→ PROBLEM TO WORK ON: Take the listing and print it in full, exactly as given.

→ DATASET EXCERPT:
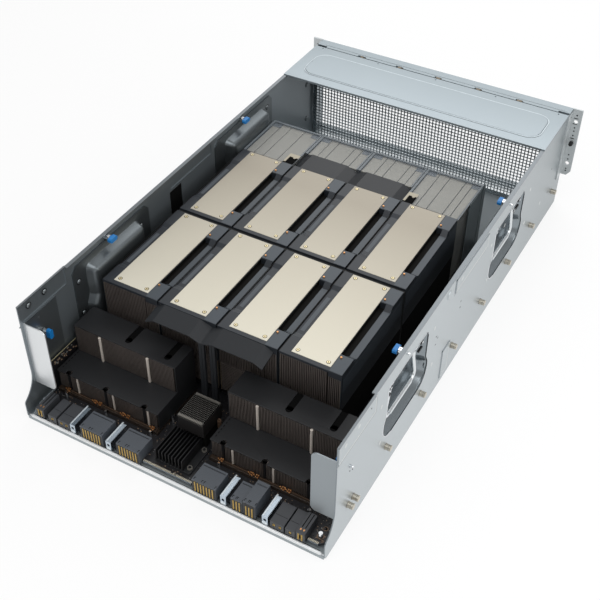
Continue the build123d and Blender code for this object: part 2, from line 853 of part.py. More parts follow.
with BuildPart() as front_hood:
    hood_y = front + hood_setback
    folded_roof(hood_y, module_front - seat_gap - hood_y, hood_top, bay_left + 5.5, bay_right)
    # two posts stand on the board, one under the valley and one beside it
    post = (hood_y + 1, hood_y + 5)
    block((valley - 4, valley + 4), post, (board_top, hood_top - hood_fold))
    rise = valley + valley_slope
    block((rise - 5, rise + 3), post, (board_top, hood_top - hood_sheet + 0.3))
save(front_hood.part, "front_hood")

with BuildPart() as rear_baffle:
    baffle_y = duct_front
    folded_roof(baffle_y, baffle_length, baffle_top, bay_left, bay_right)
    # cheeks stand on the board, one at each end
    eaves = baffle_top - hood_fold - hood_sheet + 0.5
    for x in ((bay_left, bay_left + sheet), (bay_right - sheet, bay_right)):
        block(x, (baffle_y, baffle_y + baffle_length), (board_top, eaves))
save(rear_baffle.part, "rear_baffle")

# Smoky exhaust ducts with fin stacks inside
duct_wall = 1.5
duct_height = 129.0
duct_bevel = 11.0
duct_starts = (0.0, baffle_length + 1.0, baffle_length + 1.0, 0.0)
duct_split = 0.5
stack_gap = 3.0
stack_base = 10.0
stack_fin = 9.0
stack_pitch = 14.0

ducts = []
stacks = []
for column, start in enumerate(duct_starts):
    # the first duct is cut short beside the handle recess
    x0 = max(duct_left + column * duct_pitch + duct_split, -inner + recess_depth + 1.0)
    x1 = duct_left + (column + 1) * duct_pitch - duct_split
    y = duct_front + start
    with BuildPart() as duct:
        with BuildSketch(Plane.YZ.offset(x0)):
            with BuildLine():
                Polyline(
                    (y, board_top),
                    (duct_back, board_top),
                    (duct_back, duct_height - duct_bevel),
                    (duct_back - duct_bevel, duct_height),
                    (y, duct_height),
                    close=True,
                )
            make_face()
        extrude(amount=x1 - x0)
        open_faces = duct.faces().sort_by(Axis.Z)[:1]
        offset(amount=-duct_wall, openings=open_faces)
    ducts.append(duct.part)
    with BuildPart() as stack:
        high = duct_height - duct_wall - seat_gap
        stack_front = y + duct_wall + seat_gap
        stack_back = duct_back - duct_bevel - duct_wall
        with BuildSketch(across(stack_back)):
            comb((x0 + stack_gap, x1 - stack_gap), (board_top, high), stack_pitch, stack_fin, stack_base)
        extrude(amount=stack_back - stack_front)
    stacks.append(stack.part)
save(Compound(children=ducts), "exhaust_ducts")
save(Compound(children=stacks), "exhaust_fin_stacks")
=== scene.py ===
import math
import random

import bmesh
import bpy
from mathutils import Matrix, Vector


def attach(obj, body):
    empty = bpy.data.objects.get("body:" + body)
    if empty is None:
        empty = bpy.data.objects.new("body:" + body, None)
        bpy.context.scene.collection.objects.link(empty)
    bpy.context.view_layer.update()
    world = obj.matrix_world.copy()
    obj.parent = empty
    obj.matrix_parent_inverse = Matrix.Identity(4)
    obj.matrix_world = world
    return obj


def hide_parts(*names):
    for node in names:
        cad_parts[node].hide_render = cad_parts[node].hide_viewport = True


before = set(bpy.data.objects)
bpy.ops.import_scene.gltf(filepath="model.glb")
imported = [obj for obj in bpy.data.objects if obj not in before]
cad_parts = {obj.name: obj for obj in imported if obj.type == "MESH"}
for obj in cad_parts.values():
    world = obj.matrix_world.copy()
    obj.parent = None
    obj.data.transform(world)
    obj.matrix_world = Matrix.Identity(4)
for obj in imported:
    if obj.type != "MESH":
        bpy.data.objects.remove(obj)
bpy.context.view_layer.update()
print("frame loaded:", len(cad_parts), "nodes")

mm = 0.001
sharpAngle = math.radians(40)
signs = {"left": -1, "right": 1}
ringAxes = {"x": (1, 2, 0), "y": (2, 0, 1), "z": (0, 1, 2)}
random.seed(7)


# plain shapes, in millimetres: each gives its points in metres and its faces
def boxPart(x, y, z):
    points = [(a * mm, b * mm, c * mm) for a in x for b in y for c in z]
    return points, [(0, 1, 3, 2), (4, 6, 7, 5), (0, 4, 5, 1), (2, 3, 7, 6), (0, 2, 6, 4), (1, 5, 7, 3)]


def boxesAt(spots, *boxes):
    # the same boxes from every (x, y) spot
    return [boxPart((x + a, x + b), (y + c, y + d), z) for x, y in spots for (a, b), (c, d), z in boxes]


def skinPart(loops, caps=(-1,), around=False):
    # closed loops of points joined one after another; caps are the loops that are filled
    size = len(loops[0])
    points = [tuple(c * mm for c in point) for loop in loops for point in loop]
    faces = []
    for row in range(len(loops) if around else len(loops) - 1):
        here, after = row * size, (row + 1) % len(loops) * size
        faces += [(here + i, here + (i + 1) % size, after + (i + 1) % size, after + i) for i in range(size)]
    for cap in caps:
        first = cap % len(loops) * size
        faces.append(tuple(range(first, first + size)))
    return points, faces


def prismPart(outline, axis, low, high):
    # outline is in the two axes that are left, in X, Y, Z order
    slot = "xyz".index(axis)
    return skinPart([[(*spot[:slot], depth, *spot[slot:]) for spot in outline] for depth in (low, high)], (0, -1))


def ringLoop(centre, axis, radius, depth, sides):
    loop = []
    for i in range(sides):
        angle = 2 * math.pi * i / sides
        spot = [0, 0, 0]
        for value, slot in zip((math.cos(angle) * radius, math.sin(angle) * radius, depth), ringAxes[axis]):
            spot[slot] = value
        loop.append([c + s for c, s in zip(centre, spot)])
    return loop


def roundPart(centre, axis, radius, length, sides=20, tip=1.0):
    # a disc or rod; tip below 1 narrows its far end
    ends = ((radius, 0), (radius * tip, length))
    return skinPart([ringLoop(centre, axis, r, depth, sides) for r, depth in ends], (0, -1))


def ringPart(centre, axis, outer, inner, length, sides=24):
    section = ((outer, 0), (outer, length), (inner, length), (inner, 0))
    return skinPart([ringLoop(centre, axis, r, depth, sides) for r, depth in section], (), around=True)


def bothSides(parts):
    # the parts and their mirror images on the left side
    return parts + [([(-x, y, z) for x, y, z in points], faces) for points, faces in parts]


def roundedRoute(corners, bends):
    # points along straight runs whose inner corners are rounded
    route, steps = [Vector(corners[0])], 7
    for before, here, after, bend in zip(corners, corners[1:], corners[2:], bends):
        here = Vector(here)
        back, ahead = (Vector(before) - here).normalized(), (Vector(after) - here).normalized()
        half = back.angle(ahead) / 2
        centre = here + (back + ahead).normalized() * (bend / math.sin(half))
        start = (here + back * bend / math.tan(half) - centre).normalized()
        end = (here + ahead * bend / math.tan(half) - centre).normalized()
        route += [centre + start.slerp(end, step / steps) * bend for step in range(steps + 1)]
    return route + [Vector(corners[-1])]


def rodPart(x, route, radius, sides=14):
    # a round rod along a route of (y, z) points in the plane at x
    loops = []
    for i, spot in enumerate(route):
        heading = (route[min(i + 1, len(route) - 1)] - route[max(i - 1, 0)]).normalized()
        loop = []
        for j in range(sides):
            side, out = (wave(2 * math.pi * j / sides) * radius for wave in (math.cos, math.sin))
            loop.append((x + side, spot.x - heading.y * out, spot.y + heading.x * out))
        loops.append(loop)
    return skinPart(loops, (0, -1))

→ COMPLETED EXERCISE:
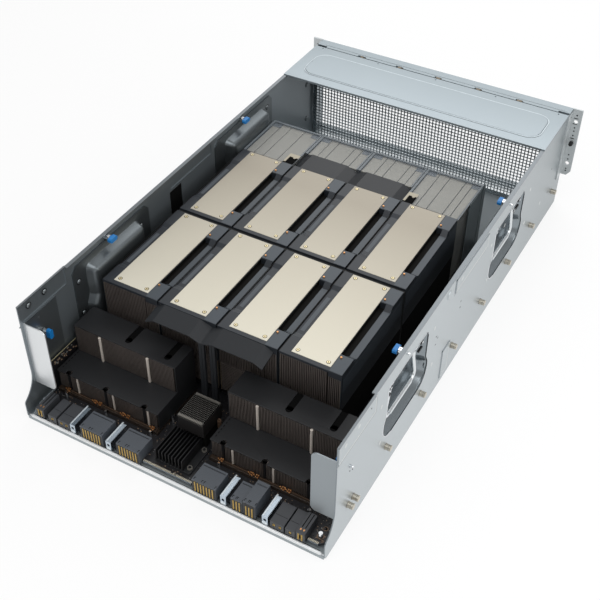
Continue the build123d and Blender code for this object: part 2, from line 853 of part.py. More parts follow.
with BuildPart() as front_hood:
    hood_y = front + hood_setback
    folded_roof(hood_y, module_front - seat_gap - hood_y, hood_top, bay_left + 5.5, bay_right)
    # two posts stand on the board, one under the valley and one beside it
    post = (hood_y + 1, hood_y + 5)
    block((valley - 4, valley + 4), post, (board_top, hood_top - hood_fold))
    rise = valley + valley_slope
    block((rise - 5, rise + 3), post, (board_top, hood_top - hood_sheet + 0.3))
save(front_hood.part, "front_hood")

with BuildPart() as rear_baffle:
    baffle_y = duct_front
    folded_roof(baffle_y, baffle_length, baffle_top, bay_left, bay_right)
    # cheeks stand on the board, one at each end
    eaves = baffle_top - hood_fold - hood_sheet + 0.5
    for x in ((bay_left, bay_left + sheet), (bay_right - sheet, bay_right)):
        block(x, (baffle_y, baffle_y + baffle_length), (board_top, eaves))
save(rear_baffle.part, "rear_baffle")

# Smoky exhaust ducts with fin stacks inside
duct_wall = 1.5
duct_height = 129.0
duct_bevel = 11.0
duct_starts = (0.0, baffle_length + 1.0, baffle_length + 1.0, 0.0)
duct_split = 0.5
stack_gap = 3.0
stack_base = 10.0
stack_fin = 9.0
stack_pitch = 14.0

ducts = []
stacks = []
for column, start in enumerate(duct_starts):
    # the first duct is cut short beside the handle recess
    x0 = max(duct_left + column * duct_pitch + duct_split, -inner + recess_depth + 1.0)
    x1 = duct_left + (column + 1) * duct_pitch - duct_split
    y = duct_front + start
    with BuildPart() as duct:
        with BuildSketch(Plane.YZ.offset(x0)):
            with BuildLine():
                Polyline(
                    (y, board_top),
                    (duct_back, board_top),
                    (duct_back, duct_height - duct_bevel),
                    (duct_back - duct_bevel, duct_height),
                    (y, duct_height),
                    close=True,
                )
            make_face()
        extrude(amount=x1 - x0)
        open_faces = duct.faces().sort_by(Axis.Z)[:1]
        offset(amount=-duct_wall, openings=open_faces)
    ducts.append(duct.part)
    with BuildPart() as stack:
        high = duct_height - duct_wall - seat_gap
        stack_front = y + duct_wall + seat_gap
        stack_back = duct_back - duct_bevel - duct_wall
        with BuildSketch(across(stack_back)):
            comb((x0 + stack_gap, x1 - stack_gap), (board_top, high), stack_pitch, stack_fin, stack_base)
        extrude(amount=stack_back - stack_front)
    stacks.append(stack.part)
save(Compound(children=ducts), "exhaust_ducts")
save(Compound(children=stacks), "exhaust_fin_stacks")
=== scene.py ===
import math
import random

import bmesh
import bpy
from mathutils import Matrix, Vector


def attach(obj, body):
    empty = bpy.data.objects.get("body:" + body)
    if empty is None:
        empty = bpy.data.objects.new("body:" + body, None)
        bpy.context.scene.collection.objects.link(empty)
    bpy.context.view_layer.update()
    world = obj.matrix_world.copy()
    obj.parent = empty
    obj.matrix_parent_inverse = Matrix.Identity(4)
    obj.matrix_world = world
    return obj


def hide_parts(*names):
    for node in names:
        cad_parts[node].hide_render = cad_parts[node].hide_viewport = True


before = set(bpy.data.objects)
bpy.ops.import_scene.gltf(filepath="model.glb")
imported = [obj for obj in bpy.data.objects if obj not in before]
cad_parts = {obj.name: obj for obj in imported if obj.type == "MESH"}
for obj in cad_parts.values():
    world = obj.matrix_world.copy()
    obj.parent = None
    obj.data.transform(world)
    obj.matrix_world = Matrix.Identity(4)
for obj in imported:
    if obj.type != "MESH":
        bpy.data.objects.remove(obj)
bpy.context.view_layer.update()
print("frame loaded:", len(cad_parts), "nodes")

mm = 0.001
sharpAngle = math.radians(40)
signs = {"left": -1, "right": 1}
ringAxes = {"x": (1, 2, 0), "y": (2, 0, 1), "z": (0, 1, 2)}
random.seed(7)


# plain shapes, in millimetres: each gives its points in metres and its faces
def boxPart(x, y, z):
    points = [(a * mm, b * mm, c * mm) for a in x for b in y for c in z]
    return points, [(0, 1, 3, 2), (4, 6, 7, 5), (0, 4, 5, 1), (2, 3, 7, 6), (0, 2, 6, 4), (1, 5, 7, 3)]


def boxesAt(spots, *boxes):
    # the same boxes from every (x, y) spot
    return [boxPart((x + a, x + b), (y + c, y + d), z) for x, y in spots for (a, b), (c, d), z in boxes]


def skinPart(loops, caps=(-1,), around=False):
    # closed loops of points joined one after another; caps are the loops that are filled
    size = len(loops[0])
    points = [tuple(c * mm for c in point) for loop in loops for point in loop]
    faces = []
    for row in range(len(loops) if around else len(loops) - 1):
        here, after = row * size, (row + 1) % len(loops) * size
        faces += [(here + i, here + (i + 1) % size, after + (i + 1) % size, after + i) for i in range(size)]
    for cap in caps:
        first = cap % len(loops) * size
        faces.append(tuple(range(first, first + size)))
    return points, faces


def prismPart(outline, axis, low, high):
    # outline is in the two axes that are left, in X, Y, Z order
    slot = "xyz".index(axis)
    return skinPart([[(*spot[:slot], depth, *spot[slot:]) for spot in outline] for depth in (low, high)], (0, -1))


def ringLoop(centre, axis, radius, depth, sides):
    loop = []
    for i in range(sides):
        angle = 2 * math.pi * i / sides
        spot = [0, 0, 0]
        for value, slot in zip((math.cos(angle) * radius, math.sin(angle) * radius, depth), ringAxes[axis]):
            spot[slot] = value
        loop.append([c + s for c, s in zip(centre, spot)])
    return loop


def roundPart(centre, axis, radius, length, sides=20, tip=1.0):
    # a disc or rod; tip below 1 narrows its far end
    ends = ((radius, 0), (radius * tip, length))
    return skinPart([ringLoop(centre, axis, r, depth, sides) for r, depth in ends], (0, -1))


def ringPart(centre, axis, outer, inner, length, sides=24):
    section = ((outer, 0), (outer, length), (inner, length), (inner, 0))
    return skinPart([ringLoop(centre, axis, r, depth, sides) for r, depth in section], (), around=True)


def bothSides(parts):
    # the parts and their mirror images on the left side
    return parts + [([(-x, y, z) for x, y, z in points], faces) for points, faces in parts]


def roundedRoute(corners, bends):
    # points along straight runs whose inner corners are rounded
    route, steps = [Vector(corners[0])], 7
    for before, here, after, bend in zip(corners, corners[1:], corners[2:], bends):
        here = Vector(here)
        back, ahead = (Vector(before) - here).normalized(), (Vector(after) - here).normalized()
        half = back.angle(ahead) / 2
        centre = here + (back + ahead).normalized() * (bend / math.sin(half))
        start = (here + back * bend / math.tan(half) - centre).normalized()
        end = (here + ahead * bend / math.tan(half) - centre).normalized()
        route += [centre + start.slerp(end, step / steps) * bend for step in range(steps + 1)]
    return route + [Vector(corners[-1])]


def rodPart(x, route, radius, sides=14):
    # a round rod along a route of (y, z) points in the plane at x
    loops = []
    for i, spot in enumerate(route):
        heading = (route[min(i + 1, len(route) - 1)] - route[max(i - 1, 0)]).normalized()
        loop = []
        for j in range(sides):
            side, out = (wave(2 * math.pi * j / sides) * radius for wave in (math.cos, math.sin))
            loop.append((x + side, spot.x - heading.y * out, spot.y + heading.x * out))
        loops.append(loop)
    return skinPart(loops, (0, -1))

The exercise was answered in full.